15. Juni 2023 Traditionsreiches Appenzellerland
Es war nicht einfach, die in Herisau gut versteckte barocke Gartenanlage mit seinen prächtigen Rosen zu finden. Der kleine Park ist ein Ort der Erholung und der Begegnung. Vom grazilen Lusthäuschen im französischen Régence-Stil aus dem Jahre 1737 kann man in die auf drei Etagen gestalteten Anlage hinuntersteigen und eine wunderbare Aussicht geniessen. Diese Oase mitten in Herisau wurde von der Steinegg-Stiftung instand gestellt und für die Öffent-lichkeit zugänglich gemacht - und im August wird der sogenannte Rosengartentag gefeiert.

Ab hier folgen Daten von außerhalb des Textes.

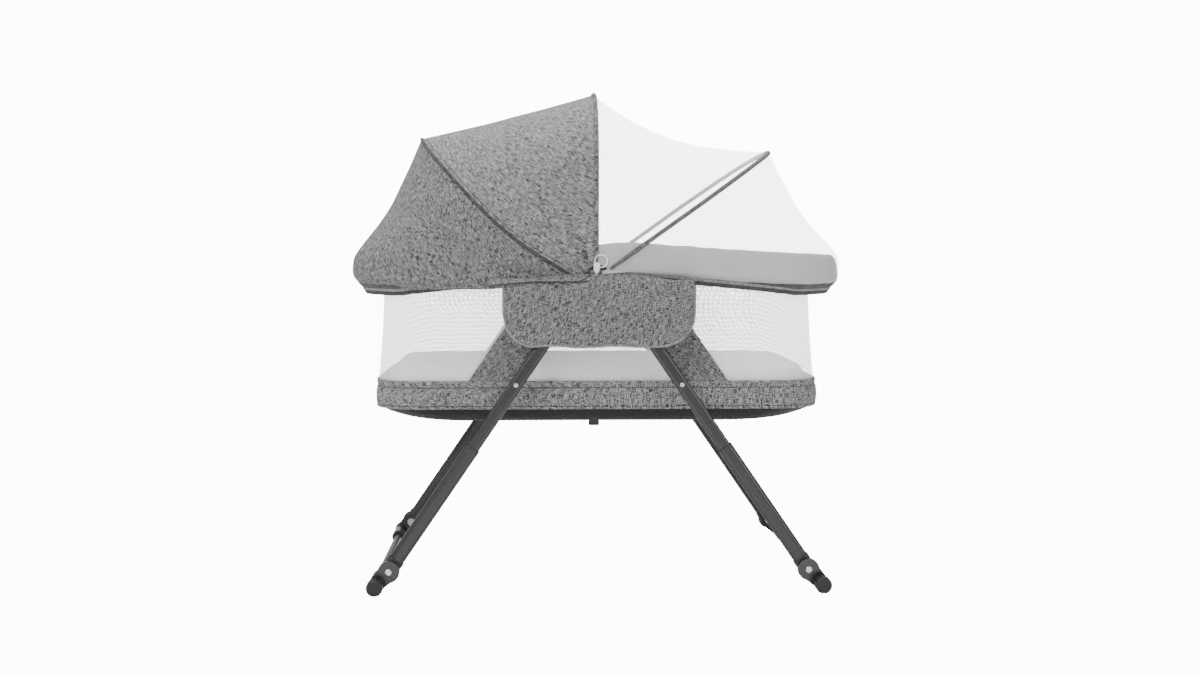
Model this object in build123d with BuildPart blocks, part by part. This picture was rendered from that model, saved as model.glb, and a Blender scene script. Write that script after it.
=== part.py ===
"""Portable bassinet on a folding stand: net-walled basket, A-frame telescoping legs, three-hoop canopy.

Millimetres, +Z up, X along the basket, -Y the front. The origin is on the floor under the basket's centre.
"""

import os
from math import atan, cos, radians, sin, tan

from build123d import *

os.makedirs("parts", exist_ok=True)

# Faces: -1 is the front, +1 the rear. Sides: -1 is the left, +1 the right.
FACES = {"front": -1, "rear": 1}
SIDES = {"left": -1, "right": 1}

# Top rail
RAIL_Z = 585
RAIL_HALF_LENGTH = 428
RAIL_HALF_WIDTH = 226
RAIL_CORNER = 95
RAIL_RADIUS = 10
COVER_OUTER = 16.5
COVER_INNER = 10.4
RAIL_WALL = 1.4
COVER_GAP = 2

# Hubs: a block on the rail with a web down to the leg pivots, bosses and a plain cap
HUB_HALF = 40
HUB_HEIGHT = 38
HUB_EDGE = 8
HUB_INNER_Y = 212
HUB_OUTER_Y = 241
HUB_WEB_DEPTH = 11
HUB_WEB = [(-38, 570), (38, 570), (62, 528), (62, 508), (-62, 508), (-62, 528), (-38, 570)]
BOSS_RADIUS = 9
BOSS_DEPTH = 13
HUB_CAP_Z = 589
HUB_CAP_RADIUS = 12.5
HUB_CAP_THICK = 2.6
RAIL_PLUG = 28

# Basket
FLOOR_LENGTH = 806
RIM_LENGTH = 782
NET_WIDTH = 446
NET_CORNER = 84
NET_WALL = 1.5
NET_TOP = 557
BAND_LENGTH = 810
BAND_WIDTH = 456
BAND_CORNER = 88
BAND_TOP = 371
BAND_BOTTOM = 322
BAND_WALL = 2
TRAY_BOTTOM = 294
TRAY_WALL = 2.2
TRAY_SHORTER = 110
TRAY_NARROWER = 70
TRAY_CORNER = 58
FRAME_Z = 340
FRAME_HALF_LENGTH = 397
FRAME_HALF_WIDTH = 219
FRAME_CORNER = 78
FRAME_WIRE = 4
BOARD_BOTTOM = 344.3
BOARD_THICK = 5
BOARD_LENGTH = 396
BOARD_WIDTH = 436
BOARD_CORNER = 76
BOARD_GAP = 3
MATTRESS_BOTTOM = 349.8
MATTRESS_TOP = 400
MATTRESS_LENGTH = 786
MATTRESS_WIDTH = 430
MATTRESS_CORNER = 74
MATTRESS_EDGE = 12
GUSSET_WALL = 1.4
GUSSET_TOP = 545
# Half of a gusset's outline, from its outer foot: x and z
GUSSET_EDGE = [(236, BAND_TOP + 1), (149, BAND_TOP + 1), (62, 498), (62, GUSSET_TOP), (117, GUSSET_TOP)]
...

Wir fuhren weiter zum idyllischen Herisauer-Weiler Schwänberg, die älteste, urkundlich erwähnte Siedlung im Appenzellerland mit Baudenkmälern aus sechs Jahrhunderten an der ehemaligen Strasse vom Bodensee ins Toggenburg. In einem Haus mit Turmrumpf durften wir die alte Küche mit dem Rutenkamin besichtigen, das noch heute benützt wird. Im sogenannten „Alten Rathaus Schwänberg“, einem herrschaftlichen, vor gut 30 Jahren restaurierten Fachwerkbau von 1630, erlebten wir eine sehr interessante Führung. Auf dem Rundgang konnte man in der kleinen Stube volkstümliche Deckenschablonenmalereien bestaunen; in der mit viel Licht durch die Bandfenster durchfluteten Hauptwohnstube - noch weitgehend in originalem Zustand - geschnitzte Holztüren, Kachelofen, Appenzeller-Möbel. Im Obergeschoss zeigt eine Ausstellung historische Schaustücke, wie Webstuhl, Spinnrad, Spindel. Ein Rutenkamin war vom Treppenhaus aus ebenfalls zu sehen. Das Kulturobjekt gehört der Schwänberg-Stiftung und steht unter Heimatschutz.
Nach dem Mittagessen in Teufen in einer wunderschönen Gaststube mit wohltuend freundlichen Gastgebern und vorzüglichem Menü gehörte unsere ganze Zeit Trogen, dem Dorf mit den imposanten Steinpalästen aus dem 18. und 19. Jahrhundert - vor allem rund um den Landsgemeindeplatz -, einem Ortsbild von nationaler Bedeutung. Die Familien Zellweger und Honnerlag, die im Fernhandel für die Textilindustrie tätig waren und zu ausserordentlichem Reichtum kamen und auch eine kluge Heiratspolitik pflegten, zeichneten für diese Architektur mit südländischem Flair verantwortlich.
In der reformierten Kirche, ebenfalls am Landsgemeindeplatz, ist gemäss schriftlichen Quellen der flachtonnengewölbte Innenraum vielleicht der festlichste und am reichhaltigsten ausgeschmückte des reformierten Barocks in der Schweiz. Vor allem auch interessant der sehr enge und steile Aufstieg in die Kornschütte über der Kirchendecke mit offenem Dachstuhl. Mit einem imposanter Kran aus mächtigen Balken wurde das Korn, das schon früher aus Russland importiert wurde, in den Dachstock hinaufgezogen.
Als letztes besichtigten wir noch den sogenannten Fünfeckpalast, ein Steinpalast, bestehend aus drei Gebäudeflügeln, die um einen Innenhof zu einem Baukörper mit fünf Ecken gefügt sind. Durch die imposante ehemalige Einfahrt für Pferdewagen gelangt man zum Innenhof und dann über das breite, herrschaftliche Treppenhaus nach oben in die Zellweger-Wohnung.
Die Wohnung befindet sich im Originalzustand, wie sie die letzte familiäre Besitzerin des Palastes, Thea Zapasnik, hinterlassen hat. Aus den vielen Ahnenportraits, die in allen Räumen präsent sind, kann man den Stammbaum der Familie Zellweger weitgehend erlesen. Vom Salon aus wandert man durch zu die verschiedenen Räume, wie Schlafzimmer, Badezimmer und die Küche. Man bekommt das Gefühl, dass die Bewohnerin jeden Moment vom Einkauf auf dem Markt auf dem Landsgemeindeplatz zurückkehren und eintreten könnte.
Herzlichen Dank an Lotti Heller, Vorstandsmitglied in der www.vfhk.ch, die keine Mühe gescheut hat, für uns eine interessante Exkursion zu rekognoszieren und uns die Augen für diese lieblichen Flecken im schönen, hügeligen Appenzellerland zu öffnen.